SUMMIT COUNTY, COLO.
COLORADO is the Alberto Tomba of the United States ski industry. Like the brash Italian skier and Olympic champion who boldly predicts victory before his biggest races, Colorado calmly schusses into yearly dominance of the multibillion dollar industry, leaving other states to fight over mundane details like market share and skier visits.
In the annual competition for downhill skiers and their money, Colorado remains the undisputed winner. With just 5 percent of the nation's ski resorts, Colorado commands 20 percent of the ski business. Last year, Colorado's 30 ski areas had more than 11 million skier visits, which brought $2.5 billion into the economy. California, the second most popular state, had a bit more than half that many skiers.
While the avalanche of green stuff has Colorado resort owners smiling, some competitors sniff at the state's dominance.

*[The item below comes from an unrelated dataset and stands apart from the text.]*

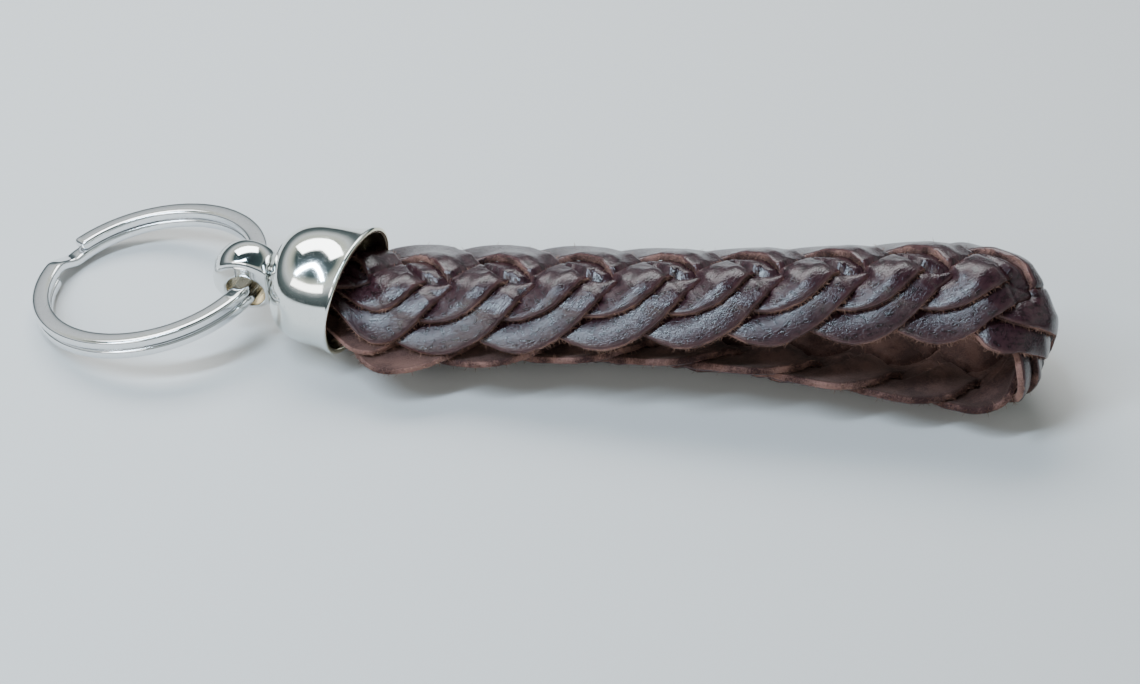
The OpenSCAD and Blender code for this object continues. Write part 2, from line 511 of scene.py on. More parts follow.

``Most of our customers are Californians,'' says Bob Roberts, executive director of the California Ski Industry Association. ``We have such a substantial market here. It wouldn't make any difference if we tried to compete with Colorado.''
Ski officials in Utah aren't so charitable. Attracting less than 3 million skiers per year, Utah offers similar snow and conditions to Colorado and has taken off the ski mittens in the fight to fill chair lifts.
Last month, Ski Utah, a trade association, mailed out 30,000 postcards that read, ``In Denver you could lose your luggage. In Utah, you could lose your self.'' Shortly after that, Park City, a Utah ski resort, sent a similar postcard that made fun of the problem-prone Denver International Airport. The opening of the $2 billion airport has been delayed numerous times because of cost overruns and a faulty baggage system.
Mark Menlove, the president of Ski Utah, says the response to the direct-mail campaign was very positive and the group got a lot of free national publicity. ``It turned out to be a very good media buy,'' he says. Calling Utah a ``hungry challenger,'' Mr. Menlove believes Utah had to get more aggressive because Colorado has so much more money to promote itself.
Menlove says his entire annual budget for office expenses and advertising is $700,000, a fraction of what just one of the big ski areas in Colorado will spend on advertising alone.
Advertising can't make it snow, however, and this year, Mother Nature seems to be favoring California and Utah. California ski areas are enjoying the best snowfall in 20 years. Last month, Utah had record snowfalls. Both states have recorded sharply higher skier numbers due to the good snow. Meanwhile, snowfall in Colorado has been lower than average. A few ski areas have had good snowfall, but the state's largest areas, including Vail, Breckenridge, and Keystone are in dire need of snow to accommodate the surge of skiers during the Christmas and New Year's holidays.
Most of the ski areas in the central part of the state are operating at partial capacity and are using snowmaking equipment to augment the natural snow. Despite the lack of snow, skier visits to the state are near normal and resort operators are confident that they will equal or surpass last year's numbers.
Promotion of the ski business has become increasingly important as the number of skiers has been flat for several years. There are 516 ski areas now operating in the US, giving the nation's 10 million skiers a panoply of schussing options. Industry officials say the only way to get more skiers on the slopes is to swipe them from competitors.
A ski industry analyst said Utah could corral a few more skiers this year, particularly with Denver's airport problems. But he believes that, in the long run, Colorado's dominance will continue, because it has more of the infrastructure that skiers want and need. ``Utah just doesn't have the bed space that Colorado does,'' he said.
The center of Colorado's ski industry lies about 80 miles west of Denver in Summit County. The most popular ski destination in North America, some 3.4 million skiers a year visit the county's four areas, Copper Mountain, Breckenridge, Keystone and Arapahoe Basin. Business has never been better. ``We can't see an end to the good fortune that we are experiencing here,'' says Lillian Ross of Ski the Summit, the county's trade association.
Construction in the county is booming. In the past few years, dozens of outlet shops and hundreds of condominiums have been built throughout the county. For skiers, the area offers a lot of amenities.
C.B. Holland, a Texan, was skiing at Keystone with his family last week. He chose Summit County, because ``there is so much to ski here. I went to Utah before, but there's not as much variety.''
Resort operators in Colorado don't like to talk about their competitors.
``I just hope Santa's too busy to have heard you use the word, Utah,'' jokes Jim Felton of Keystone Resort, Colorado's third most popular ski area after Vail and Breckenridge. And although Mr. Felton can joke about Utah's challenge to Colorado's supremacy in the ski business, he turns serious when talking about the future. ``We are the king of the hill and have every intention of remaining so.''
Mr. Tomba would be proud of the statement.